ROLL UP, ROLL UP....
Yes, folks, the three ring circus of the Political Party Conference season is in full swing.
It may have started a while ago with furtive gatherings of the `minor` parties - the Greens, the assorted Nationalists, the Monster Raving Loonies and the Flat Earth Society - but I confess that they must have passed me by.
No, the first of the main performers in the main ring were the Liberal Democrats who met last week in Bournemouth (good choice.) Their conference seemed to go off fairly quietly and was subject to rather restrained coverage by `the media.` No great surprises, no earth shattering promises although there was another vague whisper to `prepare for government,` a la David Steel all those years ago. Not much to say about it really - the LibDems just got on with it and seemed content to be left in relative peace. The feeling was entirely mutual.
This week we have had the governing Labour Party meeting in Manchester (a long walk from the beach.) The turmoil of the last week or so in the financial world and the rumblings about Gordon Brown`s position as Prime Minister and Party Leader overshadowed any idea that there might have been any great policy surprises. Yes, there were some promises yesterday about free prescriptions for cancer patients which was welcome and some other ideas about free internet access and other stuff, but the media attention seemed to be focussed on Brown` performance and the rather sinister, adolescent, self-advancing posturing of David ("Me, me, please, Miss") Miliband.
I feel a bit sorry for Brown, for it cannot be healthy to be so beleagured, especially by upstart novices like Miliband.
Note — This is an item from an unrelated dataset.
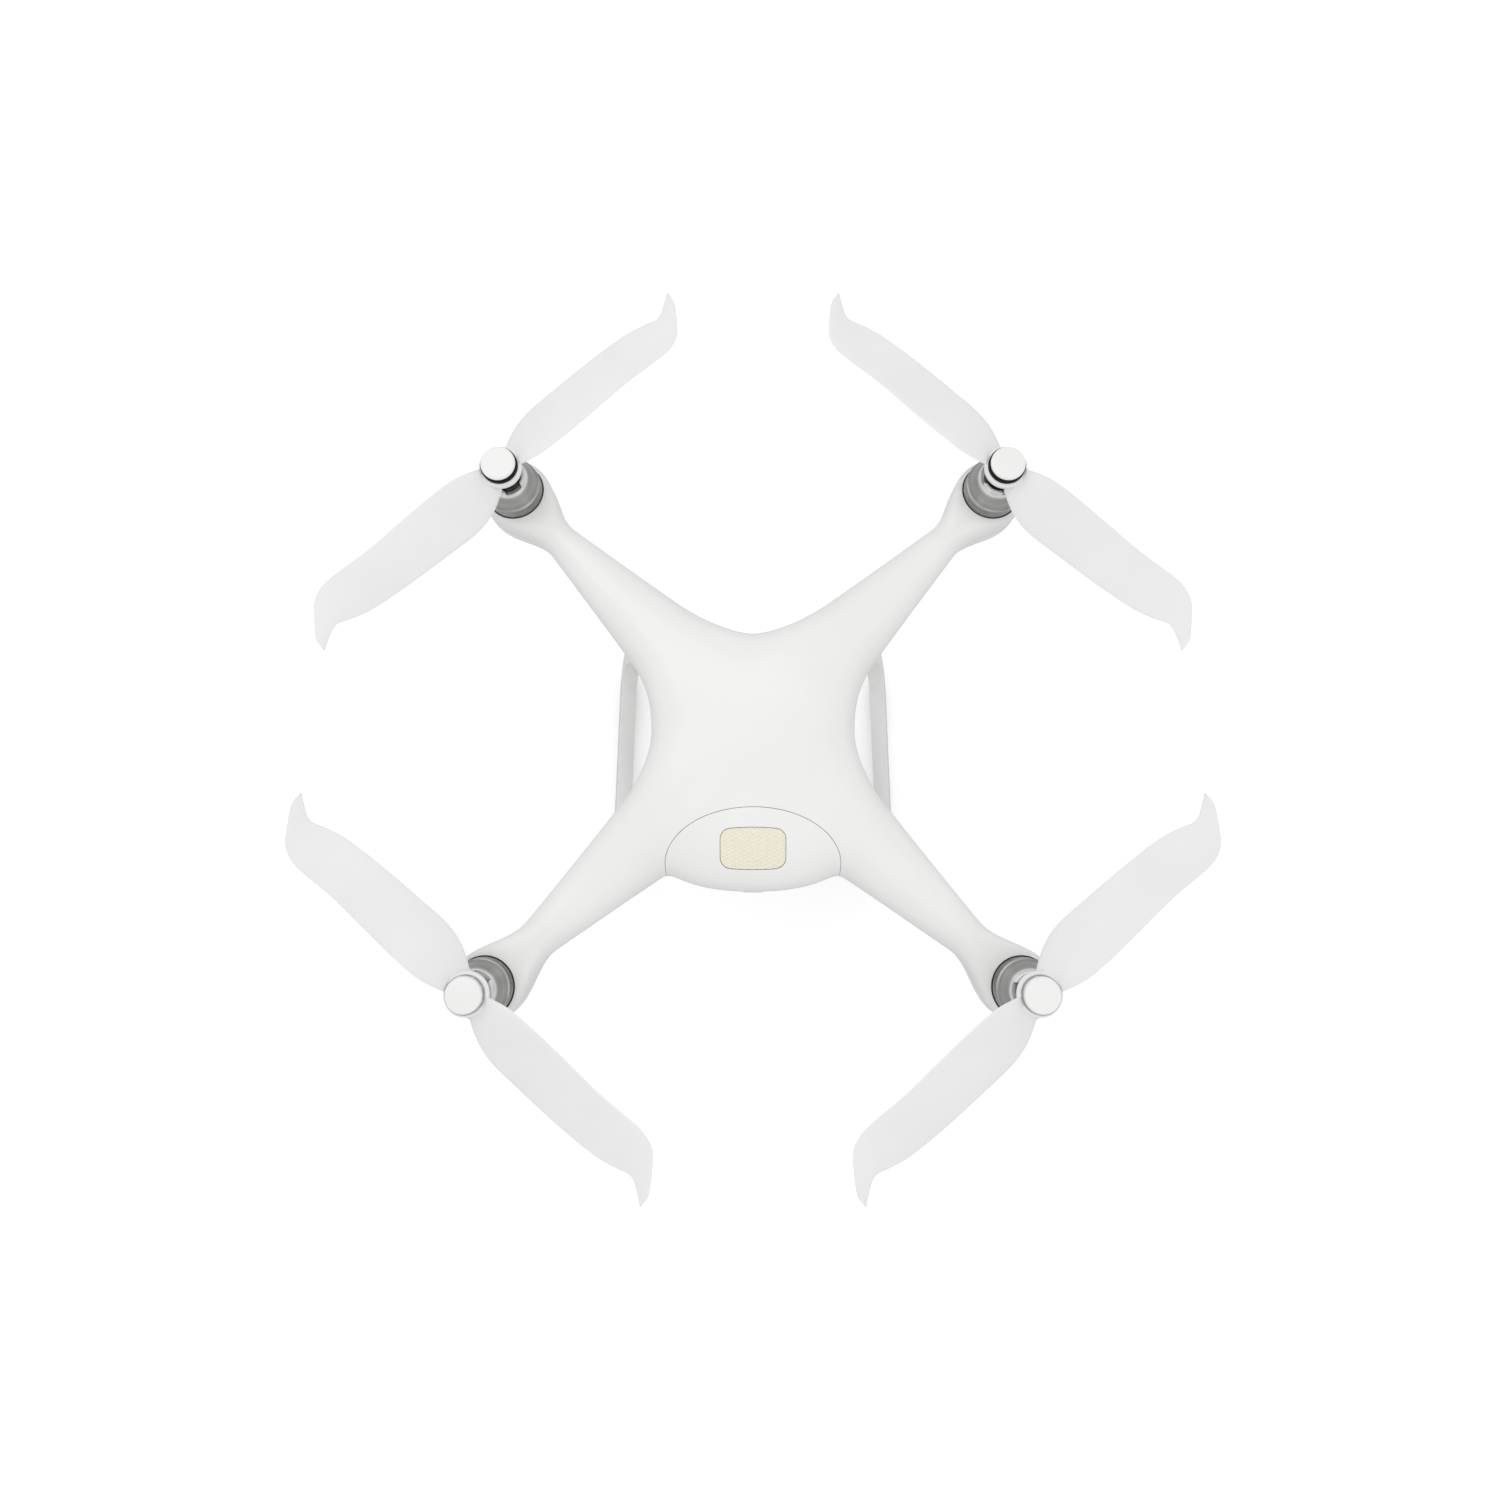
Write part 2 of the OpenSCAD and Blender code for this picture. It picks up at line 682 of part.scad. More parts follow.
module propeller(c) color("whitesmoke") at_motor(c)
  scale([-c.x, c.y, 1]) rotate([0, 0, prop_rest_angle]) difference() {
    union() {
      rotate_extrude() polygon([[0, hub_low], [hub_r, hub_low], [hub_r, hub_high - 3.4],
        [collar_r, hub_high - 2.6], [collar_r, hub_high - 0.5], [collar_r - 0.5, hub_high], [0, hub_high]]);
      blade();
      rotate([0, 0, 180]) blade();
    }
    ring(shaft_r + running_fit, 0, hub_low - 1, hub_high - 2.4);
    ring(collar_r - 0.5, 0, hub_high, ring_top);
  }

module cap_ring(c) color(c.y > 0 ? "black" : "gray") at_motor(c)
  rotate_extrude() polygon([[6, hub_high], [ring_r, hub_high], [ring_r, ring_top - 0.4],
    [ring_r - 0.4, ring_top], [6, ring_top]]);

module hub_cap(c) color("white") at_motor(c) {
  ring(6, 0, hub_high, ring_top);
  rotate_extrude() polygon([[0, ring_top], [ring_r - 0.6, ring_top], [ring_r - 0.6, cap_top - 0.9],
    [ring_r - 1.7, cap_top - 0.2], [0, cap_top]]);
}

// --- Battery -------------------------------------------------------------------------------

pad_y = -58;
button_z = 145;
button_r = 5;
pad_bow_r = 118;

// Column above or below a release pad, whose front and rear edges bow outwards
module pad_column(gap, low, high) {
  translate([0, pad_y, low]) linear_extrude(high - low) intersection() {
    round_rect(pad_w + 2 * gap, pad_l + 2 * gap, 4.5 + gap);
    translate([0, pad_l / 2 - pad_bow_r]) circle(r = pad_bow_r + gap, $fn = 360);
    translate([0, pad_bow_r - pad_l / 2]) circle(r = pad_bow_r + gap, $fn = 360);
  }
}

top_pad_low = 164;
bottom_pad_high = 112;

module battery_cap() color("white") {
  difference() {
    intersection() { body_form(); cap_prism(0); }
    block([-31, -68, 118], [31, -30, 158]);
    pad_column(slide_gap, top_pad_low - pad_travel - 0.4, dome_top + 2);
    pad_column(slide_gap, belly_z - 4, bottom_pad_high + pad_travel + 0.4);
    rod_y(button_r + 0.2, 0, button_z, -rear_edge - 2, -70);
    rotate_about_button() ring(9.2, 6.8, 0, 4);
  }
}

// Puts the +Z axis along +Y with its origin on the rear face at the button
module rotate_about_button() { translate([0, -rear_edge - 0.2, button_z]) rotate([-90, 0, 0]) children(); }

module charge_lights() color("palegreen") {
  rotate_about_button() difference() {
    ring(9.2, 6.8, 0.6, 4);
    for (k = [0:3]) rotate([0, 0, 45 + 90 * k]) block([0, -1, 0], [12, 1, 5]);
  }
}

module power_button() color("gainsboro") rod_y(button_r, 0, button_z, -rear_edge - 0.3, -71);

module battery_case() color("gray") {
  difference() {
    block([-case_half, cap_centre, case_bottom], [case_half, case_front, case_top]);
    cap_prism(0);
    block([-case_half + 1.5, cap_centre - 1, case_bottom + 1.5],
      [case_half - 1.5, case_front - 1.5, case_top - 1.5]);
  }
}

// Four flat cells side by side
module battery_cells() color("steelblue") {
  cell = (2 * case_half - 5) / 4;
  for (k = [0:3]) block([-case_half + 2.2 + k * (cell + 0.2), -36, case_bottom + 2],
    [-case_half + 2.2 + k * (cell + 0.2) + cell, case_front - 4, case_top - 2]);
}

module release_pad_top() color("blanchedalmond") {
  intersection() { body_form(); pad_column(0, top_pad_low, dome_top + 1); }
}

module release_pad_bottom() color("blanchedalmond") {
  intersection() { body_form(); pad_column(0, belly_z - 1, bottom_pad_high); }
}

// --- Gimbal and camera ---------------------------------------------------------------------

damper_places = [for (x = [-17, 17], y = [-15, 15]) [x, gimbal_y + y]];

module gimbal_mount() color("gray") {
  translate([0, gimbal_y, mount_plate_z]) linear_extrude(1.6) round_rect(42, 38, 4);
  for (p = damper_places) translate([p.x, p.y, mount_plate_z]) cylinder(r = 2.6, h = 7.5);
}

module gimbal_dampers() color("black") {
  low = damper_plate_z + 2;
  for (p = damper_places) translate([p.x, p.y, low]) rotate_extrude()
    polygon([[0, 0], [2, 0], [3.4, 1.1], [3.4, 2.3], [2, mount_plate_z - low], [0, mount_plate_z - low]]);
}

module damper_plate() color("gray") {
  translate([0, gimbal_y, damper_plate_z]) linear_extrude(2) round_rect(42, 38, 4);
  translate([0, gimbal_y, 0]) ring(13, 0, yaw_disc_top + 0.3, damper_plate_z);
}

module yaw_arm() color("silver") {
  back = roll_face - 10.4;
  translate([0, gimbal_y, 0]) ring(13, 0, yaw_disc_low, yaw_disc_top);
  block([-6, back, yaw_disc_low], [6, gimbal_y - 10, yaw_disc_top]);
  block([-6, back, camera_z], [6, back + 4, yaw_disc_top]);
  rod_y(11, 0, camera_z, back, roll_face);
}

module roll_arm() color("silver") {
  rod_y(11, 0, camera_z, roll_face + 0.3, roll_front);
  block([5, roll_face + 0.3, camera_z - 6], [28, roll_front, camera_z + 6]);
  block([24, roll_face + 0.3, camera_z - 6], [28, gimbal_y + 6, camera_z + 6]);
  rod_x(10, gimbal_y, camera_z, pitch_face + 0.3, 28);
}

// Camera body with its lens barrel, and the boss on its tilt axis
module camera_body() color("gainsboro") {
  difference() {
    union() {
      translate([-camera_half, gimbal_y, camera_z]) rotate([90, 0, 90])
        linear_extrude(2 * camera_half) round_rect(28, 26, 4);
      rod_y(11, 0, camera_z, gimbal_y, gimbal_y + 18);
      rod_x(6, gimbal_y, camera_z, 0, pitch_face);
    }
    rod_y(9.4, 0, camera_z, gimbal_y + 14.5, gimbal_y + 19);
  }
}

module lens_ring() color("black") {
  difference() {
    rod_y(9.4, 0, camera_z, gimbal_y + 14.5, gimbal_y + 18.6);
    rod_y(7.2, 0, camera_z, gimbal_y + 14, gimbal_y + 19);
  }
}

module camera_lens() color("midnightblue") {
  translate([0, gimbal_y + 14.5, camera_z]) rotate([-90, 0, 0])
    rotate_extrude() polygon([[0, 0], [7.2, 0], [7.2, 1.6], [5, 2.3], [0, 2.8]]);
}

upper_shell();
lower_shell();
battery_tray();
main_board();
power_board();
gps_module();
motor_wires();
shell_screws();
motor_bearings();
motor_screws();
front_light_covers();
rear_light_covers();
left_skid();
right_skid();
skid_pads();
front_sensors();
belly_sensors();
gimbal_mount();
gimbal_dampers();
damper_plate();
stator(FL);  // stator_fl
stator(FR);  // stator_fr
stator(RL);  // stator_rl
stator(RR);  // stator_rr
bell(FL);  // bell_fl
bell(FR);  // bell_fr
bell(RL);  // bell_rl
bell(RR);  // bell_rr
shaft(FL);  // shaft_fl
shaft(FR);  // shaft_fr
shaft(RL);  // shaft_rl
shaft(RR);  // shaft_rr
prop_mount(FL);  // prop_mount_fl
prop_mount(FR);  // prop_mount_fr
prop_mount(RL);  // prop_mount_rl
prop_mount(RR);  // prop_mount_rr
propeller(FL);  // propeller_fl
propeller(FR);  // propeller_fr
propeller(RL);  // propeller_rl
propeller(RR);  // propeller_rr
hub_cap(FL);  // hub_cap_fl
hub_cap(FR);  // hub_cap_fr
hub_cap(RL);  // hub_cap_rl
hub_cap(RR);  // hub_cap_rr
cap_ring(FL);  // cap_ring_fl
cap_ring(FR);  // cap_ring_fr
cap_ring(RL);  // cap_ring_rl
cap_ring(RR);  // cap_ring_rr
battery_cap();
battery_case();
battery_cells();
release_pad_top();
release_pad_bottom();
power_button();
charge_lights();
yaw_arm();
roll_arm();
camera_body();
camera_lens();
lens_ring();
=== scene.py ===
"""Quadcopter camera drone: the looks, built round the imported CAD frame.

Lengths named in this file are millimetres unless a name or comment says otherwise, and MM turns
them into Blender's metres. +Y is the drone's front, +X its right and +Z up.
"""
import json
import math

import bmesh
import bpy
import numpy as np
from mathutils import Matrix, Vector
from mathutils.bvhtree import BVHTree


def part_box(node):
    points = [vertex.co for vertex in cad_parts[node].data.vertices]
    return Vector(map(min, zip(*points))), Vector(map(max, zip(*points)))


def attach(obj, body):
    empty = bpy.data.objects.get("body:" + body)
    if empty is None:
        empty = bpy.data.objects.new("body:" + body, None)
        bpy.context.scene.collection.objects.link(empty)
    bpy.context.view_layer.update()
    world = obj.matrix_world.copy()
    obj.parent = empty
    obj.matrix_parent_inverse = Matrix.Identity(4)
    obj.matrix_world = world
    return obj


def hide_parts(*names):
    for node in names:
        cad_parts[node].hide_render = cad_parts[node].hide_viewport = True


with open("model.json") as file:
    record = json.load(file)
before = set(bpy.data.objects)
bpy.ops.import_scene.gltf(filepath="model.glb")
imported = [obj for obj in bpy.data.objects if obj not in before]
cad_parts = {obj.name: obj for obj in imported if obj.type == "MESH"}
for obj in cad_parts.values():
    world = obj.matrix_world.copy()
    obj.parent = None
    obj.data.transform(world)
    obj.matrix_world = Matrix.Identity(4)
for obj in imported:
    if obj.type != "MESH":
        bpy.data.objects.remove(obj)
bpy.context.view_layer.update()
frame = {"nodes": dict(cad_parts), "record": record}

MM = 0.001
CORNERS = ("fl", "fr", "rl", "rr")
SIGN = {"fl": (-1, 1), "fr": (1, 1), "rl": (-1, -1), "rr": (1, -1)}


# --- Camera, floor and light ---------------------------------------------------------------

# The photograph's viewpoint: above the drone, a little behind the middle, tilted forwards
CAMERA_PLACE = (0.0, -70.9, 623.3)
CAMERA_TILT = 7.56
CAMERA_LENS = 22.8
CAMERA_SHIFT = -0.002
# Strength of the white surroundings at the horizon and overhead
HORIZON_LIGHT = 1.05
ZENITH_LIGHT = 0.64
# The floor's half width in metres, its glow, and how pale it is to everything but the camera
FLOOR_HALF = 6.0
FLOOR_GLOW = 0.36
FLOOR_BOUNCE = 0.7
# Name, place and size in metres, and power in watts
LIGHTS = (
    ("key_light", (-0.5, 0.6, 1.6), 1.4, 6),
    ("fill_light", (0.6, -0.5, 1.5), 1.6, 4),
)
LIGHT_TARGET = (0, 0, 0.1)


def set_inputs(node, **values):
    """Sets a node's sockets by name, with an underscore for each space."""
    for key, value in values.items():
        node.inputs[key.replace("_", " ")].default_value = value


def add_camera():
    """The camera at the photograph's viewing angle."""
    data = bpy.data.cameras.new("camera")
    data.lens = CAMERA_LENS
    data.shift_x = CAMERA_SHIFT
    data.clip_start = 0.01
    data.clip_end = 50
    camera = bpy.data.objects.new("camera", data)
    camera.location = [v * MM for v in CAMERA_PLACE]
    camera.rotation_euler = (math.radians(CAMERA_TILT), 0, 0)
    bpy.context.scene.collection.objects.link(camera)
    bpy.context.scene.camera = camera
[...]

Between them they begin to resemble Dean Martin and Jerry Lewis and I`m not sure it`s good for them, the Labour Party or, more importantly, the rest of us.
And so on to next week`s Conservative Party gathering in, of all places, Birmingham. I don`t know why the conferences are held in the order they are. I would have thought that, a bit like party political broadcasts before an election, the party in government went last. But no. As a result, the Conservatives have the advantage of sitting back and listening to the rest of them and are thus able to respond to what`s been said in Manchester and elsewhere. I suspect there will be no great policy surprises, no earth shattering promises but there might be a more audible whisper to `prepare for government` - they`re all at it.
The real stuff of politics
The converted will be preached to yet again, the dewey-eyed will stand to applaud their leaders once more, the media will indulge in yet another deluge of coverage and opinion, while the rest of us just get on with our lives and breathe a sigh of relief that the three ring circus has left town for another year. And be left to worry about the price of gas, electricity, petrol, bread, milk, marmite and Tunnock`s Tea Cakes - the real stuff of politics -none of which will have been touched on by anyone in the conference halls of the last month. Send in the clowns? Don`t worry, they`re here.